– Теперь вижу, что вы точно мужик, и недаром лишены надежды войти в лучшее общество, – сказал я, стараясь продвигаться к ружьям и морщась от боли.
Бакстон глядел на меня налитыми кровью глазами, едва ли смысл моих слов доходил до его рассудка. Тем не менее я продолжал свою речь, как человек пытающийся заговорить рычащую злую собаку.
– Но ведь я не мужик, Бакстон, и по-мужицки драться не намерен. Кроме того, хотя я уступил вашему желанию и согласился на поединок, уверен, что за это нарушение дисциплины и мне и вам грозит суд, если только дело выплывет наружу.
В этот момент я заметил вдали фигуры двух моих солдат, тащивших тушки навязанных на длинную жердь зверьков, напоминающих наших сусликов.
– Оглянитесь, Бакстон, – воскликнул я, надеясь, что вид свидетелей вернет ему благоразумие. Но мой противник принял мои слова за хитрость, к которой нередко прибегают в драке, и в ту же минуту направил мне в лицо удар такой силы, что, если бы я не успел подставить руку, размозжил бы мне голову. Я услыхал треск ломавшихся костей и все потемнело у меня перед глазами. Вторым ударом Бакстон сшиб меня с ног, и третьим, наверное, прикончил бы, если б его не оттащили.
Я плохо помню, как добрался до шлюпки, как на полпути к «Эдгару» мы встретились со второю лодкой, посланной нам на встречу, как Филипп Блейк то поддерживал ускользающее мое сознание разговором, то принимался бранить людей, сделавших мне неудачно перевязку, которая вся почернела от крови и торопил гребцов. Первым кого я увидел, совершенно очнувшись, был доктор.
– Нет у меня пациента более покладистого, – заметил он, отводя от моего лица флакон с нюхательной солью, – Обычно мне приходится иметь дело с дьявольской бранью, скрежетом зубов, нечеловеческими воплями. А вы, сэр, подобно даме, лишились чувств, как только я принялся вправлять кость, и ничем меня не обеспокоили. Я не раз пользовал раны подобные вашей, но никогда мне не удавалось выполнить свое дело с таким успехом. Вас и держать не потребовалось. К зиме рука будет здоровая.
С этими словами доктор хотел было по обыкновению потрепать меня по плечу, но передумал, возможно, опасаясь побеспокоить мою рану.
– Теперь я вас оставлю, потому что мое внимание требуется больному куда более важному, – прибавил он и отвечая на мой вопросительный взгляд пояснил, – капитан занемог, если б я не спустил ему вовремя кровь, мог бы приключиться удар. У всех силы на исходе, сэр, к тому же климат здесь мерзкий.

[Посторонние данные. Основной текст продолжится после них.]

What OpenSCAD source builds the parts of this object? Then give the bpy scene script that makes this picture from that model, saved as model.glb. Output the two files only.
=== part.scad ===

На другой день происходил суд, и вся команда была выстроена для наблюдения за экзекуцией. Капитан, поддерживаемый с одной стороны доктором, с другой – Берендорфом, исполнял роль судьи несмотря на свое нездоровье. Сначала привели к присяге Бакстона, потом солдат-свидетелей, но на меня никто не обращал внимания и ни о чем не расспрашивал. После того, как зачитали положение о поединках, учиненных на военном судне и объявили о имевшем уже место смертоубийстве от руки Бакстона, ему был вынесен приговор «повешение». Наш профос, исполнявший обязанности дворника и палача, накинул Бакстону веревку на шею, а капеллан дал последнее напутствие. Капитан мрачно наблюдал за всеми этими приготовлениями, готовясь подать знак к казни своего любимца.
Зрелище это стало первой виденной мною картиной насилия, виной которого был я, а жертвой – Бакстон, как мне было хорошо известно не питавший ко мне никакой личной вражды, но только исполнявший приказ своего командира. Последний взгляд свой, перед тем как на голову ему одели мешок, несчастный устремил на меня. Я не смог снести этого знака упрека и отчаянья и выйдя вперед, просил позволения обратиться к капитану, сам еще хорошенько не понимая, что я ему скажу.